## PROBLEM REQUIREMENTS
Only the lines from the start of the material through the line containing "print_thickness = 0.02 * mm" are to be extracted, exactly as they appear.

## SOURCE MATERIAL
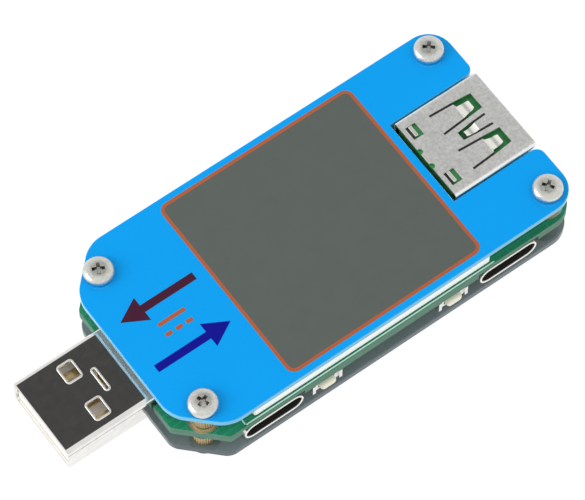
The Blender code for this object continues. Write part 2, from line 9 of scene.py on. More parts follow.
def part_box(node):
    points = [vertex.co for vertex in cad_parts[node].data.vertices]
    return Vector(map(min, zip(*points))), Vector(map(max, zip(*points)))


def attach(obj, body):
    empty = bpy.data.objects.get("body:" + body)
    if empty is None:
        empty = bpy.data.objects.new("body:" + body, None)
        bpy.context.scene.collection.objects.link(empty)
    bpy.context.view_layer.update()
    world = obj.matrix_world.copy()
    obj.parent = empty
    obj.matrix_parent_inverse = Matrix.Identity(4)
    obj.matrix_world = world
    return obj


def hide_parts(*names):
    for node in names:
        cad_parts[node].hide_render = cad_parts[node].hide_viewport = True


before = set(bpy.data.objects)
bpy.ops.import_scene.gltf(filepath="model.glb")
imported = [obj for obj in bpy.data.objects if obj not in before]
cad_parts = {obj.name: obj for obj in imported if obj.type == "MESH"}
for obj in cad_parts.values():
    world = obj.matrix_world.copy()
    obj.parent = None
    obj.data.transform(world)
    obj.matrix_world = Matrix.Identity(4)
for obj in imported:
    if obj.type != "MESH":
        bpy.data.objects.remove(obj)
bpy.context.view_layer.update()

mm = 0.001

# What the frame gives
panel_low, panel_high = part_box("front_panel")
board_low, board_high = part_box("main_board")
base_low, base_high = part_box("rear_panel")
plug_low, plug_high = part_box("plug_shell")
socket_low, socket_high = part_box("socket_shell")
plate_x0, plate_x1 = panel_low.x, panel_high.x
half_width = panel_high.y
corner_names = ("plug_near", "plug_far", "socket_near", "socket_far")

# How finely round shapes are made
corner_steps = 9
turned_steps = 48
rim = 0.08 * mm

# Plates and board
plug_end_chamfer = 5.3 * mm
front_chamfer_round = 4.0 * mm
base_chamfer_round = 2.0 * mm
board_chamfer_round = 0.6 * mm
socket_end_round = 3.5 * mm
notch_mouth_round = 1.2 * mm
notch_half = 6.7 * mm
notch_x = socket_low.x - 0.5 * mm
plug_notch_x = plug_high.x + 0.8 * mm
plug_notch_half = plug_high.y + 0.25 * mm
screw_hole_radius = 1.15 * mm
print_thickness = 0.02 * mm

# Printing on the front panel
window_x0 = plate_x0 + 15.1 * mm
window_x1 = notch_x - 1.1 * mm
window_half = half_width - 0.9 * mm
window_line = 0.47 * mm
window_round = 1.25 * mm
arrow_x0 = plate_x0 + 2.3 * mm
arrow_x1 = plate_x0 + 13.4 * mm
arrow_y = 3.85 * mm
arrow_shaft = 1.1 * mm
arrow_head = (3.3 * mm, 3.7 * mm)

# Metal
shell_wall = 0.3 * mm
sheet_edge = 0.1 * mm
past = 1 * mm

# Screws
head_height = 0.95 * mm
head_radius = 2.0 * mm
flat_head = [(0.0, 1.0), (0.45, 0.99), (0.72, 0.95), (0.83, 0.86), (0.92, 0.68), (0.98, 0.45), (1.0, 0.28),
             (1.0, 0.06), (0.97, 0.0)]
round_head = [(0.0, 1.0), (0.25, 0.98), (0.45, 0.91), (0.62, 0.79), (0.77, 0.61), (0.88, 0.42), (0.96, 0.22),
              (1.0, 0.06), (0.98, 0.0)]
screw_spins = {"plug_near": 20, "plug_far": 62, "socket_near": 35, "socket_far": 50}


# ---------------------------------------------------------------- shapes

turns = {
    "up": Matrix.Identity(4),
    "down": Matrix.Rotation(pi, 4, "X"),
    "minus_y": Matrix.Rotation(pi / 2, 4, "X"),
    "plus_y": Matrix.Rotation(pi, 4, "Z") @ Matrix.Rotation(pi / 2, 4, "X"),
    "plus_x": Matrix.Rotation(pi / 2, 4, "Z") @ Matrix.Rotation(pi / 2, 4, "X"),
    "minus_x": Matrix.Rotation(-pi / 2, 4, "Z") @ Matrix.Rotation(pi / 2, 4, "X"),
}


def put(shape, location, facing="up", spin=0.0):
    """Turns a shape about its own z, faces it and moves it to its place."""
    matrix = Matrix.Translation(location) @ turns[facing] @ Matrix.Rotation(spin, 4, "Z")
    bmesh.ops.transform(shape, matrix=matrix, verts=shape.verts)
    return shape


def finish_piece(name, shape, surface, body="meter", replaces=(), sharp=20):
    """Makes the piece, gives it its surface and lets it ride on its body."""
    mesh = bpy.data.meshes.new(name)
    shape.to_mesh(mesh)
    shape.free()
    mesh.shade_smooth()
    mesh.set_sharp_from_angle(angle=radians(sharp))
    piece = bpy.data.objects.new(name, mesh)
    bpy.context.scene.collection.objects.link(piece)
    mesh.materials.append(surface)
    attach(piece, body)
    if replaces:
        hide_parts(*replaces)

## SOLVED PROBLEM
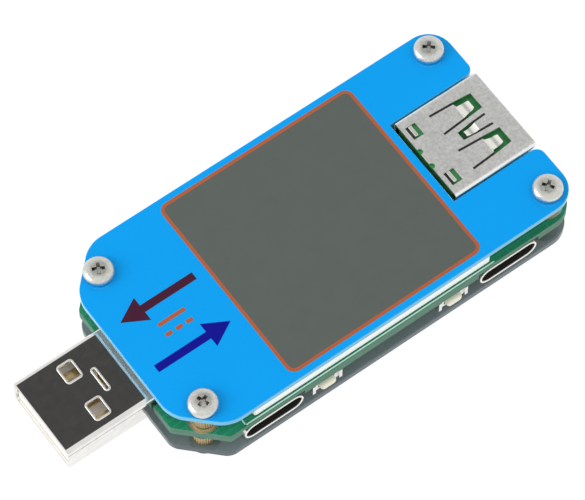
The Blender code for this object continues. Write part 2, from line 9 of scene.py on. More parts follow.
def part_box(node):
    points = [vertex.co for vertex in cad_parts[node].data.vertices]
    return Vector(map(min, zip(*points))), Vector(map(max, zip(*points)))


def attach(obj, body):
    empty = bpy.data.objects.get("body:" + body)
    if empty is None:
        empty = bpy.data.objects.new("body:" + body, None)
        bpy.context.scene.collection.objects.link(empty)
    bpy.context.view_layer.update()
    world = obj.matrix_world.copy()
    obj.parent = empty
    obj.matrix_parent_inverse = Matrix.Identity(4)
    obj.matrix_world = world
    return obj


def hide_parts(*names):
    for node in names:
        cad_parts[node].hide_render = cad_parts[node].hide_viewport = True


before = set(bpy.data.objects)
bpy.ops.import_scene.gltf(filepath="model.glb")
imported = [obj for obj in bpy.data.objects if obj not in before]
cad_parts = {obj.name: obj for obj in imported if obj.type == "MESH"}
for obj in cad_parts.values():
    world = obj.matrix_world.copy()
    obj.parent = None
    obj.data.transform(world)
    obj.matrix_world = Matrix.Identity(4)
for obj in imported:
    if obj.type != "MESH":
        bpy.data.objects.remove(obj)
bpy.context.view_layer.update()

mm = 0.001

# What the frame gives
panel_low, panel_high = part_box("front_panel")
board_low, board_high = part_box("main_board")
base_low, base_high = part_box("rear_panel")
plug_low, plug_high = part_box("plug_shell")
socket_low, socket_high = part_box("socket_shell")
plate_x0, plate_x1 = panel_low.x, panel_high.x
half_width = panel_high.y
corner_names = ("plug_near", "plug_far", "socket_near", "socket_far")

# How finely round shapes are made
corner_steps = 9
turned_steps = 48
rim = 0.08 * mm

# Plates and board
plug_end_chamfer = 5.3 * mm
front_chamfer_round = 4.0 * mm
base_chamfer_round = 2.0 * mm
board_chamfer_round = 0.6 * mm
socket_end_round = 3.5 * mm
notch_mouth_round = 1.2 * mm
notch_half = 6.7 * mm
notch_x = socket_low.x - 0.5 * mm
plug_notch_x = plug_high.x + 0.8 * mm
plug_notch_half = plug_high.y + 0.25 * mm
screw_hole_radius = 1.15 * mm
print_thickness = 0.02 * mm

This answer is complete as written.